**PROBLEM**:
Print the listing below from its opening line through the line holding "# ---- Decanters", both ends included.

**COLLECTED DATA**:
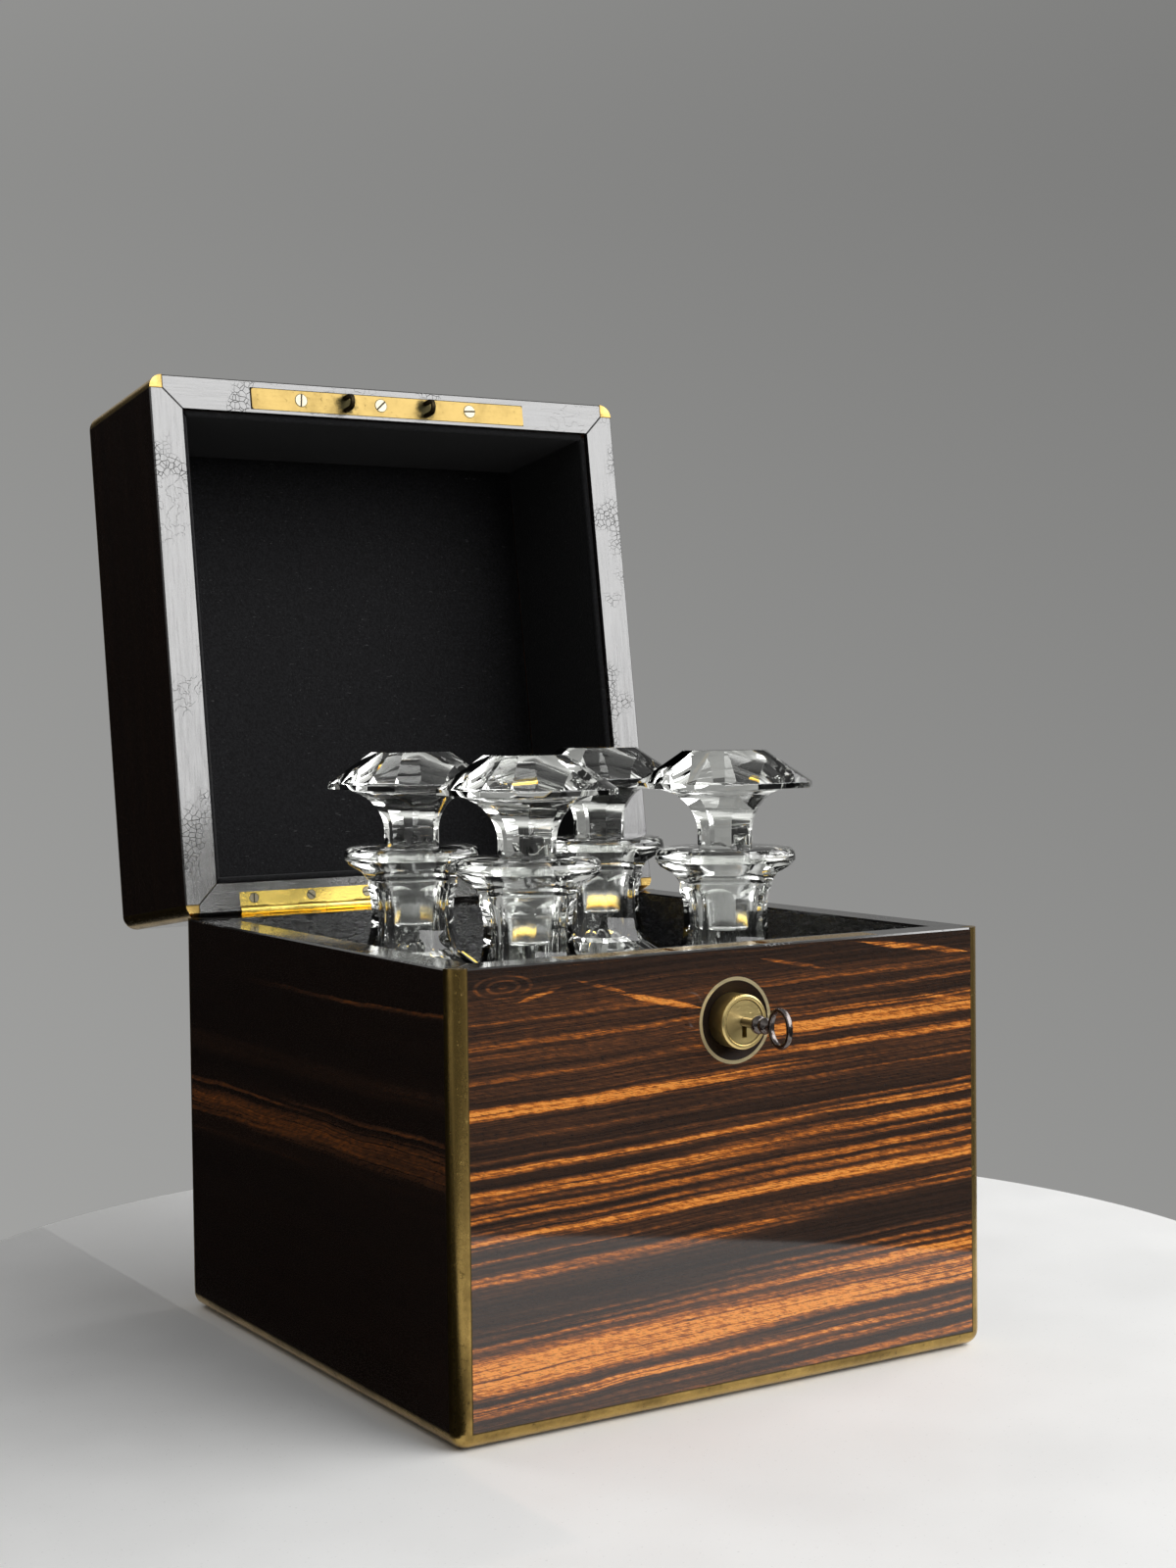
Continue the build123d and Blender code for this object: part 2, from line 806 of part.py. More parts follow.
pad_z = (lid_pad_foot, lid_panel_foot)
lid_parts["lid_pad"] = block((-inner_x, inner_x), (-inner_y, inner_y), pad_z)
lining_z = (lid_foot + lid_lining_setback, lid_pad_foot)
lining_ring = ring(wall, wall + lid_lining, lining_z)
lid_parts["lid_linings"] = solids_of(*(lining_ring & mitred(side, lining_z) for side in turns))

for name, shape in lid_parts.items():
    parts[name] = opened(shape)

# ---- Decanters and stoppers ------------------------------------------------------------------


def canted_square(half, corner):
    """Corners, in order, of a square with its own corners cut off."""
    edge = half - corner
    points = [(edge, -half), (half, -edge), (half, edge), (edge, half)]
    return points + [(-x, -y) for x, y in points]


def octagon(half):
    """Corners of a regular octagon, half across its flats."""
    return canted_square(half, half * (2 - math.sqrt(2)))


def faceted(*levels):
    """Solid with flat facets through outlines of as many corners, each with its height."""
    rings = [[(x, y, z) for x, y in outline] for outline, z in levels]
    facets = [rings[0], rings[-1]]
    for low, high in zip(rings, rings[1:]):
        facets += [[low[n - 1], low[n], high[n], high[n - 1]] for n in range(len(low))]
    return Solid(Shell([Face(Wire.make_polygon(corners)) for corners in facets]))


def ground(*stations):
    """Tapered shape ground nearly round, through stations of half width and height."""
    turn = 2 * math.pi / ground_sides
    turns = [turn * (n + 0.5) for n in range(ground_sides)]
    levels = []
    for half, z in stations:
        corner = half / math.cos(turn / 2)
        levels.append(([(corner * math.cos(a), corner * math.sin(a)) for a in turns], z))
    return faceted(*levels)


def glass_body():
    """Square body with canted corners and facet shoulders that rise to an octagon."""
    outline = canted_square(decanter_side / 2, body_corner_cut)
    root = octagon(neck_root)
    return faceted((outline, decanter_foot), (outline, shoulder_z), (root, neck_root_z))


def neck():
    """Neck cut to eight hollow flats that run out in arches under the round lip."""
    outer = lip_z - lip_edge_depth
    with BuildSketch(Plane.XZ) as section:
        with BuildLine():
            Line((0, neck_root_z), (neck_root, neck_root_z))
            ThreePointArc(
                (neck_root, neck_root_z), (neck_waist, neck_waist_z), (neck_top, neck_top_z)
            )
            Polyline(
                (neck_top, neck_top_z),
                (neck_round, neck_top_z + neck_arch),
                (lip_radius, outer),
                (lip_radius, lip_z),
                (0, lip_z),
                (0, neck_root_z),
            )
        make_face()
        mirror(about=Plane.YZ)
    slab = extrude(section.sketch, 2 * lip_radius, both=True)
    facets = slab
    for n in range(1, 4):
        facets &= Rot(0, 0, 45 * n) * slab
    return facets & lip_and_neck_round()


def lip_and_neck_round():
    """What the neck is cut from: a column that flares out into the lip."""
    outline = [
        (0, lip_z),
        (0, neck_root_z),
        (neck_root + neck_root - neck_waist, neck_root_z),
        (neck_round, neck_waist_z),
        (neck_round, lip_z - neck_round_below_lip),
        (flare_radius, lip_z - flare_below_lip),
        (lip_radius - lip_foot_inset, lip_z - lip_foot_depth),
        (lip_radius, lip_z - lip_edge_depth),
    ]
    for n in range(lip_round_flats + 1):
        angle = math.radians(90 * n / lip_round_flats)
        radius = lip_radius - lip_round * (1 - math.cos(angle))
        outline.append((radius, lip_z - lip_round * (1 - math.sin(angle))))
    return revolve(Plane.XZ * Polygon(*outline, align=None), Axis.Z)


def glass_hollow():
    """Inside of a decanter: square well, shoulders, and the tapered bore ground for the stopper."""
    outline = canted_square(decanter_side / 2 - glass_wall, well_corner_cut)
    bore = neck_bore_foot
    throat = octagon(bore)
    well = faceted((outline, decanter_foot + glass_base), (outline, shoulder_z), (throat, neck_root_z))
    return well + ground((bore, neck_root_z), (bore, peg_foot), (neck_bore_top, lip_z))


def decanter():
    return glass_body() + neck() - glass_hollow()


def stopper_peg():
    """Ground peg that seats in the neck."""
    slope = (neck_bore_top - neck_bore_foot) / (lip_z - peg_foot)
    low = neck_bore_foot - peg_clearance
    foot = peg_foot + peg_clearance
    mouth = low + slope * (lip_z - foot)
    return ground((low - peg_round, foot), (low, foot + peg_round), (mouth, lip_z), (shaft_half, peg_top))


def underside(half):
    """Slab with the hollow outline of the head's underside, from the shaft out to the girdle."""
    top = girdle_z - girdle
    sweep = stopper_across / 2 - shaft_half - girdle_flat
    start = (lip_z + peg_top) / 2
    low = (shaft_half, top - sweep)
    high = (shaft_half + sweep, top)
    with BuildSketch(Plane.XZ) as section:
        with BuildLine():
            Polyline((0, start), (shaft_half, start), low)
            RadiusArc(low, high, sweep)
            Polyline(high, (half, top), (half, girdle_z), (0, girdle_z), (0, start))
        make_face()
        mirror(about=Plane.YZ)
    return extrude(section.sketch, 2 * stopper_across, both=True)


def stopper():
    """Square head with canted corners, bevelled to a flat table, on a faceted shaft and a peg."""
    half = stopper_across / 2
    diagonal = (2 * half - stopper_corner_cut) / math.sqrt(2)
    flat_slab = underside(half)
    corner_slab = underside(diagonal)
    lower = flat_slab & Rot(0, 0, 90) * flat_slab
    lower &= Rot(0, 0, 45) * corner_slab
    lower &= Rot(0, 0, 135) * corner_slab
    wide = canted_square(half, stopper_corner_cut)
    table = canted_square(half * table_share, stopper_corner_cut * table_share)
    return lower + faceted((wide, girdle_z), (table, table_z)) + stopper_peg()


decanter_places = {
    "front_left": (-decanter_x, -decanter_y),
    "front_right": (decanter_x, -decanter_y),
    "rear_left": (-decanter_x, decanter_y),
    "rear_right": (decanter_x, decanter_y),
}
stopper_turns = {"front_left": -5.0, "front_right": 0.0, "rear_left": -3.0, "rear_right": 4.0}
one_decanter = decanter()
one_stopper = stopper()
for place, (x, y) in decanter_places.items():
    parts[f"decanter_{place}"] = Pos(x, y, 0) * one_decanter
    parts[f"stopper_{place}"] = Pos(x, y, 0) * Rot(0, 0, stopper_turns[place]) * one_stopper

# ---- One file for each piece -----------------------------------------------------------------

os.makedirs("parts", exist_ok=True)
for name, shape in parts.items():
    export_step(shape, f"parts/{name}.step")
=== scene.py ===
import bmesh
import bpy
import json
import math
from mathutils import Matrix, Vector, noise


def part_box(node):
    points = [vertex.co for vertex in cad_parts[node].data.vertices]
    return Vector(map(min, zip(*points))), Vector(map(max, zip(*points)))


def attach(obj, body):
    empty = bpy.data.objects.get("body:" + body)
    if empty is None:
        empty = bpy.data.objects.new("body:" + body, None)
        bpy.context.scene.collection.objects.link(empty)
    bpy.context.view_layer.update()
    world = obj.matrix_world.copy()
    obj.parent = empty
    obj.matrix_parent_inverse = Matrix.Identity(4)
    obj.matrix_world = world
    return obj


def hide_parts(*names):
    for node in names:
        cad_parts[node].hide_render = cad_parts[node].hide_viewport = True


# A Victorian decanter box: a square case veneered in coromandel, bound in brass and lined in
# black, its lid thrown back, with four cut-glass decanters inside and the key in the lock.

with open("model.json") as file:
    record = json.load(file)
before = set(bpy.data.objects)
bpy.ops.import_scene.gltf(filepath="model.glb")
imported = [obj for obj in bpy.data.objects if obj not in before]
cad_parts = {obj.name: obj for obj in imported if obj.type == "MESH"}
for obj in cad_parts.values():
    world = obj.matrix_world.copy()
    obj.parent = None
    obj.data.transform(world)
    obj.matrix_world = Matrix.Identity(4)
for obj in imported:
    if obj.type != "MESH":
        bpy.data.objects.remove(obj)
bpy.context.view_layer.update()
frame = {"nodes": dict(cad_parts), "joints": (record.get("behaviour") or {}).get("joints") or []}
nodes = frame["nodes"]
scene = bpy.context.scene
scene.view_settings.view_transform = "Standard"

# ---- Table, wall, lamps and camera ------------------------------------------------------------
# The box stands on a round white table, in front of a plain grey wall. Two broad soft windows
# light it from the front and the right, and a small one behind it brings out the glass.

socket = bpy.types.NodeSocket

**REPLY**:
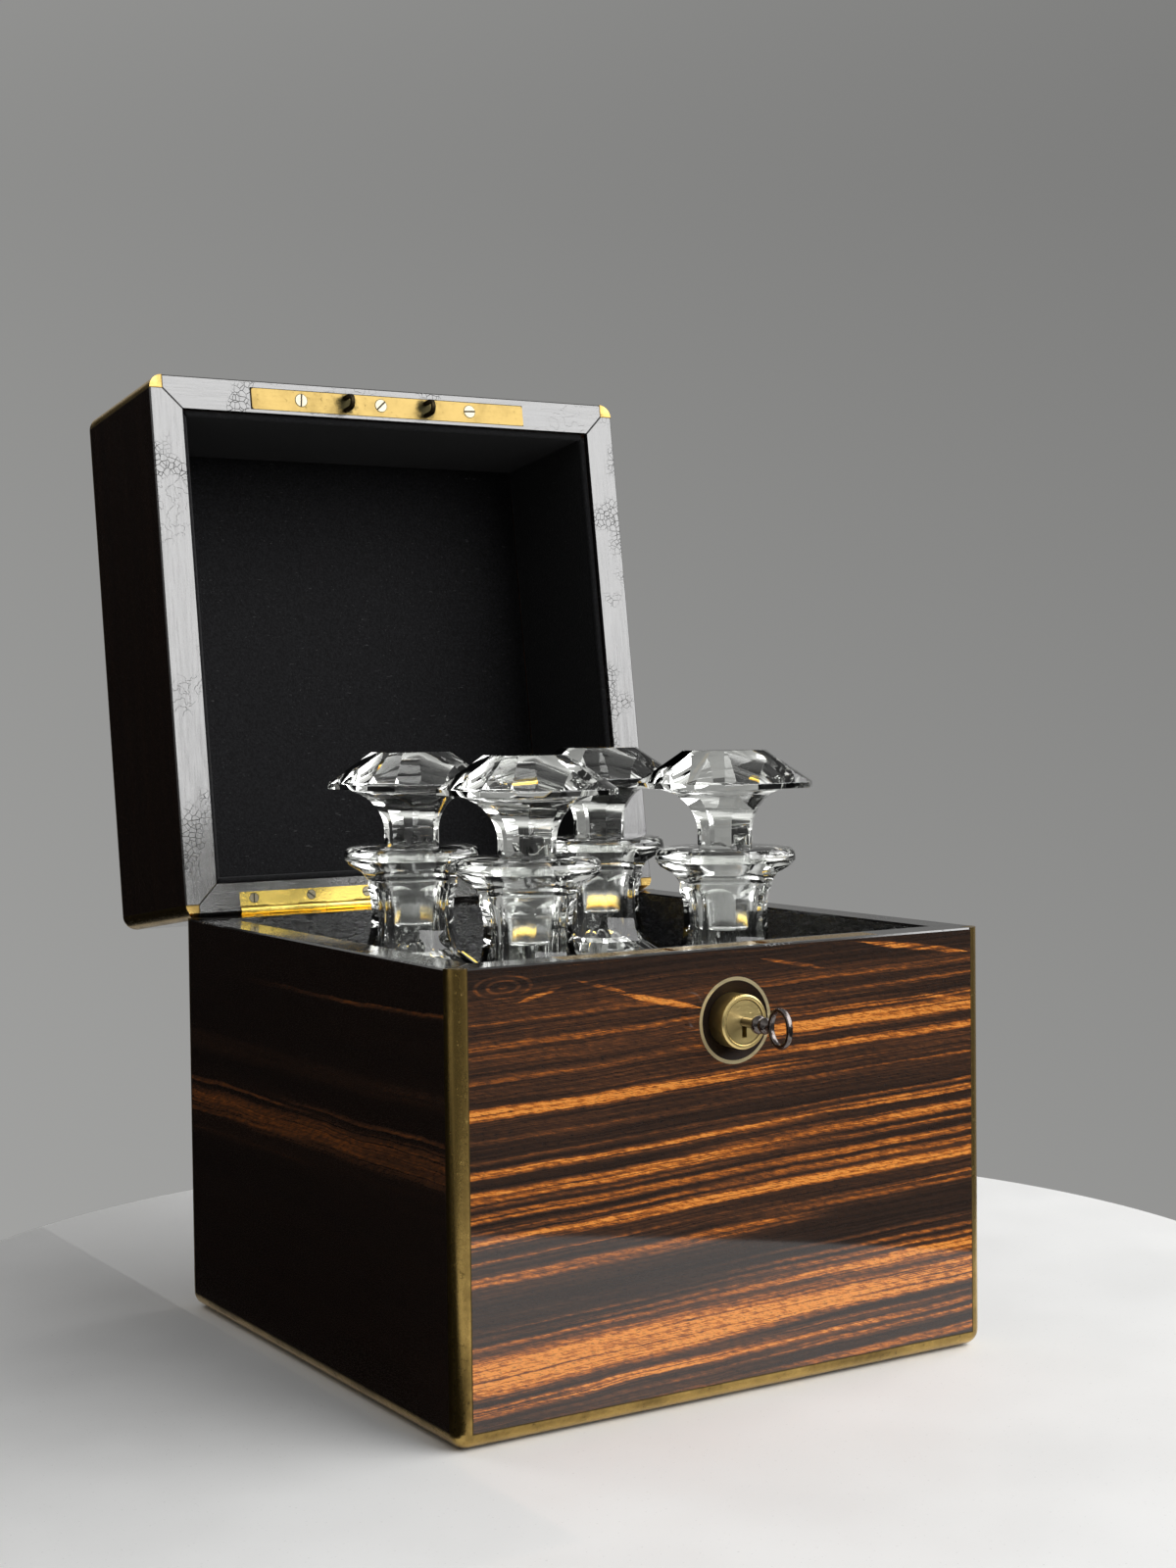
Continue the build123d and Blender code for this object: part 2, from line 806 of part.py. More parts follow.
pad_z = (lid_pad_foot, lid_panel_foot)
lid_parts["lid_pad"] = block((-inner_x, inner_x), (-inner_y, inner_y), pad_z)
lining_z = (lid_foot + lid_lining_setback, lid_pad_foot)
lining_ring = ring(wall, wall + lid_lining, lining_z)
lid_parts["lid_linings"] = solids_of(*(lining_ring & mitred(side, lining_z) for side in turns))

for name, shape in lid_parts.items():
    parts[name] = opened(shape)

# ---- Decanters and stoppers ------------------------------------------------------------------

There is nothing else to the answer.